(Records that describe objects)
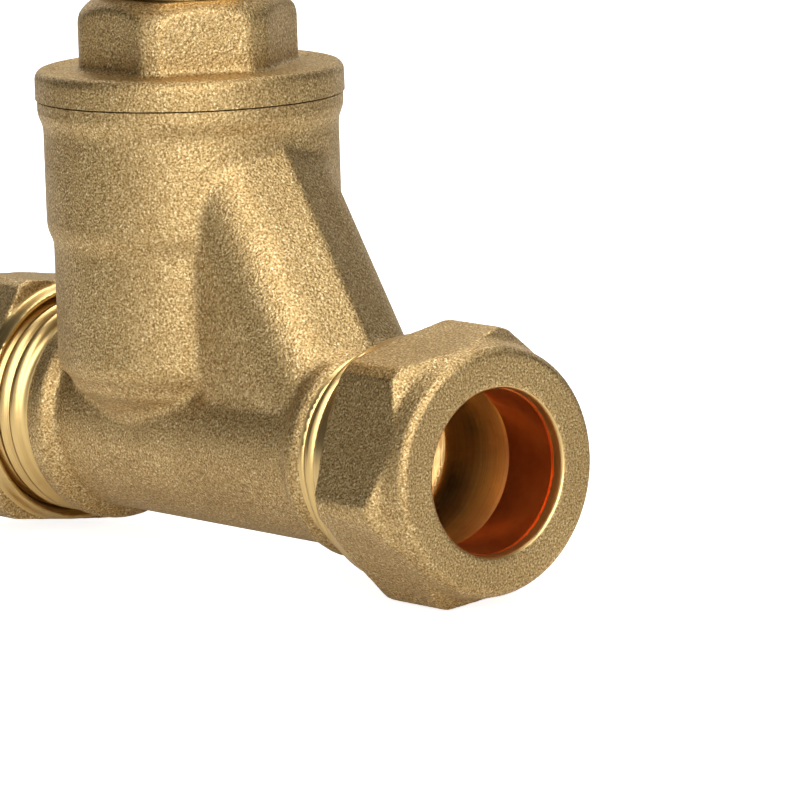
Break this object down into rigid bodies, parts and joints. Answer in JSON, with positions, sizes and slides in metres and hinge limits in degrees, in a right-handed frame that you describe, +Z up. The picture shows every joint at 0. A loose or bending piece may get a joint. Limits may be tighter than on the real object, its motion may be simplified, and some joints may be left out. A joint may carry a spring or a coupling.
{
  "type": "compression stopcock",
  "caption": "Brass screw-down stopcock with slanted outlet neck, crutch handle and a compression nut with copper olive on each end, for plain copper water pipe.",
  "frame": {"origin": "on the pipe axis at the pipe stop inside the inlet socket", "axes": "+X along the pipe from inlet to outlet, +Z up the spindle to the handle, +Y across"},
  "size_m": [0.075, 0.046, 0.0762],
  "materials": {
    "stamped_brass": "shot-blasted hot-stamped brass",
    "turned_brass": "bright machined brass",
    "copper": "bright copper",
    "rubber": "black moulded rubber",
    "fibre": "red fibre sheet"
  },
  "bodies": {
    "valve_body": {"body": "stamped_brass", "bonnet": "stamped_brass", "bonnet_gasket": "fibre", "gland_packing": "rubber"},
    "jumper_valve": {"jumper": "turned_brass", "jumper_washer": "rubber", "jumper_nut": "turned_brass"},
    "spindle_and_handle": {"spindle": "turned_brass", "crutch_handle": "stamped_brass", "handle_screw": "turned_brass"},
    "gland_follower": {"gland_ring": "turned_brass"},
    "gland_screw": {"gland_nut": "turned_brass"},
    "inlet_olive_ring": {"inlet_olive": "copper"},
    "inlet_nut_body": {"inlet_nut": "stamped_brass"},
    "outlet_olive_ring": {"outlet_olive": "copper"},
    "outlet_nut_body": {"outlet_nut": "stamped_brass"}
  },
  "joints": [
    {"name": "jumper_lift", "type": "slide", "parent": "valve_body", "child": "jumper_valve", "axis": [0, 0, 1], "range_m": [0, 0.006]},
    {"name": "spindle_turn", "type": "hinge", "parent": "jumper_valve", "child": "spindle_and_handle", "pos_m": [0.0144, 0, 0.03], "axis": [0, 0, 1], "range_deg": [0, 1080]},
    {"name": "gland_lift", "type": "slide", "parent": "valve_body", "child": "gland_follower", "axis": [0, 0, 1], "range_m": [0, 0.0025]},
    {"name": "gland_nut_turn", "type": "hinge", "parent": "gland_follower", "child": "gland_screw", "pos_m": [0.0144, 0, 0.042], "axis": [0, 0, 1], "range_deg": [0, 900]},
    {"name": "inlet_olive_slide", "type": "slide", "parent": "valve_body", "child": "inlet_olive_ring", "axis": [-1, 0, 0], "range_m": [0, 0.0127]},
    {"name": "inlet_nut_turn", "type": "hinge", "parent": "inlet_olive_ring", "child": "inlet_nut_body", "pos_m": [-0.012, 0, 0], "axis": [-1, 0, 0], "range_deg": [0, 2520]},
    {"name": "outlet_olive_slide", "type": "slide", "parent": "valve_body", "child": "outlet_olive_ring", "axis": [1, 0, 0], "range_m": [0, 0.0127]},
    {"name": "outlet_nut_turn", "type": "hinge", "parent": "outlet_olive_ring", "child": "outlet_nut_body", "pos_m": [0.053, 0, 0], "axis": [1, 0, 0], "range_deg": [0, 2520]}
  ],
  "couplings": [
    {"joint": "jumper_lift", "follows": "spindle_turn", "m_per_rad": 0.0003183},
    {"joint": "gland_lift", "follows": "gland_nut_turn", "m_per_rad": 0.00015915},
    {"joint": "inlet_olive_slide", "follows": "inlet_nut_turn", "m_per_rad": 0.0002887},
    {"joint": "outlet_olive_slide", "follows": "outlet_nut_turn", "m_per_rad": 0.0002887}
  ]
}
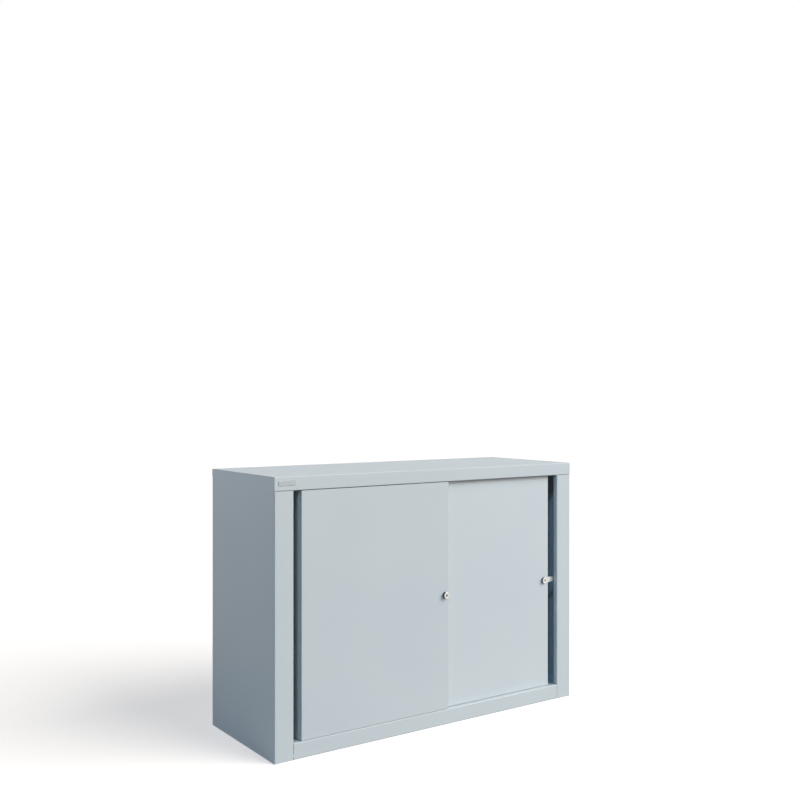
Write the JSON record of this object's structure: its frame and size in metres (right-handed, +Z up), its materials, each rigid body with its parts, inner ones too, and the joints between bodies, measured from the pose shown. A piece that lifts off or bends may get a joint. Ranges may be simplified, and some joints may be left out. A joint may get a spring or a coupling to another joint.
{
  "type": "sliding door cabinet",
  "caption": "Low lockable storage cabinet in folded sheet steel, with overlapping sliding doors hung on rollers and an inner shelf.",
  "frame": {"origin": "on the floor, at the centre of the cabinet's footprint (the locks and the name plate stand in front of it)", "axes": "+X to the right as seen from the front, the doors face -Y, +Z up"},
  "size_m": [1.008, 0.3775, 0.711],
  "materials": {
    "painted_steel": "satin light grey powder coat",
    "zinc_plated_steel": "zinc plated",
    "nickel_plate": "bright nickel plate",
    "spring_steel": "bright drawn",
    "white_nylon": "matte",
    "black_nylon": "matte",
    "grey_rubber": "matte",
    "plate_metal": "satin anodised, blank"
  },
  "bodies": {
    "cabinet": {"left_side_panel": "painted_steel", "right_side_panel": "painted_steel", "top_panel": "painted_steel", "back_panel": "painted_steel", "bottom_rail": "painted_steel", "floor_panel": "painted_steel", "left_liner": "painted_steel", "right_liner": "painted_steel", "shelf": "painted_steel", "shelf_clip_front_left": "zinc_plated_steel", "shelf_clip_back_left": "zinc_plated_steel", "shelf_clip_front_right": "zinc_plated_steel", "shelf_clip_back_right": "zinc_plated_steel", "left_base_channel": "zinc_plated_steel", "right_base_channel": "zinc_plated_steel", "glide_front_left": "black_nylon", "glide_back_left": "black_nylon", "glide_front_right": "black_nylon", "glide_back_right": "black_nylon", "top_track": "zinc_plated_steel", "front_track_left_stop": "grey_rubber", "front_track_right_stop": "grey_rubber", "rear_track_left_stop": "grey_rubber", "rear_track_right_stop": "grey_rubber", "front_door_guide": "white_nylon", "rear_door_guide": "white_nylon", "front_guide_screw": "zinc_plated_steel", "rear_guide_screw": "zinc_plated_steel", "hook_keeper": "zinc_plated_steel", "name_plate": "plate_metal"},
    "front_door": {"front_door_panel": "painted_steel", "front_door_stiffener": "painted_steel", "front_door_channel": "zinc_plated_steel", "front_left_hanger": "zinc_plated_steel", "front_right_hanger": "zinc_plated_steel", "front_left_axle": "spring_steel", "front_right_axle": "spring_steel", "front_lock_housing": "zinc_plated_steel", "front_lock_spring": "spring_steel"},
    "front_left_roller": {"front_left_roller": "white_nylon"},
    "front_right_roller": {"front_right_roller": "white_nylon"},
    "front_lock_plunger": {"front_lock_plunger": "nickel_plate"},
    "front_lock_plug": {"front_lock_plug": "nickel_plate"},
    "rear_door": {"rear_door_panel": "painted_steel", "rear_door_stiffener": "painted_steel", "rear_door_channel": "zinc_plated_steel", "rear_left_hanger": "zinc_plated_steel", "rear_right_hanger": "zinc_plated_steel", "rear_left_axle": "spring_steel", "rear_right_axle": "spring_steel", "rear_lock_cylinder": "nickel_plate", "rear_lock_clip": "spring_steel"},
    "rear_left_roller": {"rear_left_roller": "white_nylon"},
    "rear_right_roller": {"rear_right_roller": "white_nylon"},
    "rear_lock": {"rear_lock_plug": "nickel_plate", "rear_lock_cam": "nickel_plate", "rear_lock_cam_screw": "zinc_plated_steel"}
  },
  "joints": [
    {"name": "front_door_slide", "type": "slide", "parent": "cabinet", "child": "front_door", "axis": [1, 0, 0], "range_m": [0, 0.358]},
    {"name": "rear_door_slide", "type": "slide", "parent": "cabinet", "child": "rear_door", "axis": [-1, 0, 0], "range_m": [0, 0.358]},
    {"name": "front_left_roller_spin", "type": "hinge", "parent": "front_door", "child": "front_left_roller", "pos_m": [-0.3774, -0.1785, 0.6957], "axis": [0, 1, 0], "range_deg": [-10, 1880]},
    {"name": "front_right_roller_spin", "type": "hinge", "parent": "front_door", "child": "front_right_roller", "pos_m": [-0.0104, -0.1785, 0.6957], "axis": [0, 1, 0], "range_deg": [-10, 1880]},
    {"name": "rear_left_roller_spin", "type": "hinge", "parent": "rear_door", "child": "rear_left_roller", "pos_m": [0.0104, -0.166, 0.6957], "axis": [0, -1, 0], "range_deg": [-10, 1880]},
    {"name": "rear_right_roller_spin", "type": "hinge", "parent": "rear_door", "child": "rear_right_roller", "pos_m": [0.3774, -0.166, 0.6957], "axis": [0, -1, 0], "range_deg": [-10, 1880]},
    {"name": "front_lock_push", "type": "slide", "parent": "front_door", "child": "front_lock_plunger", "axis": [0, -1, 0], "range_m": [-0.006, 0], "stiffness_N_per_m": 200, "springref_m": 0.003, "deforming": ["front_lock_spring"]},
    {"name": "front_lock_turn", "type": "hinge", "parent": "front_lock_plunger", "child": "front_lock_plug", "pos_m": [0.0268, -0.19, 0.36], "axis": [0, -1, 0], "range_deg": [0, 90]},
    {"name": "rear_lock_turn", "type": "hinge", "parent": "rear_door", "child": "rear_lock", "pos_m": [0.409, -0.168, 0.36], "axis": [0, -1, 0], "range_deg": [-12, 90]}
  ],
  "couplings": [
    {"joint": "front_left_roller_spin", "follows": "front_door_slide", "rad_per_m": 90.909},
    {"joint": "front_right_roller_spin", "follows": "front_door_slide", "rad_per_m": 90.909},
    {"joint": "rear_left_roller_spin", "follows": "rear_door_slide", "rad_per_m": 90.909},
    {"joint": "rear_right_roller_spin", "follows": "rear_door_slide", "rad_per_m": 90.909}
  ]
}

— Do this —
Filter the records for lines holding the string "metres". Copy each one.

— Answer to this exercise —
Break this object down into rigid bodies, parts and joints. Answer in JSON, with positions, sizes and slides in metres and hinge limits in degrees, in a right-handed frame that you describe, +Z up. The picture shows every joint at 0. A loose or bending piece may get a joint. Limits may be tighter than on the real object, its motion may be simplified, and some joints may be left out. A joint may carry a spring or a coupling.
Write the JSON record of this object's structure: its frame and size in metres (right-handed, +Z up), its materials, each rigid body with its parts, inner ones too, and the joints between bodies, measured from the pose shown. A piece that lifts off or bends may get a joint. Ranges may be simplified, and some joints may be left out. A joint may get a spring or a coupling to another joint.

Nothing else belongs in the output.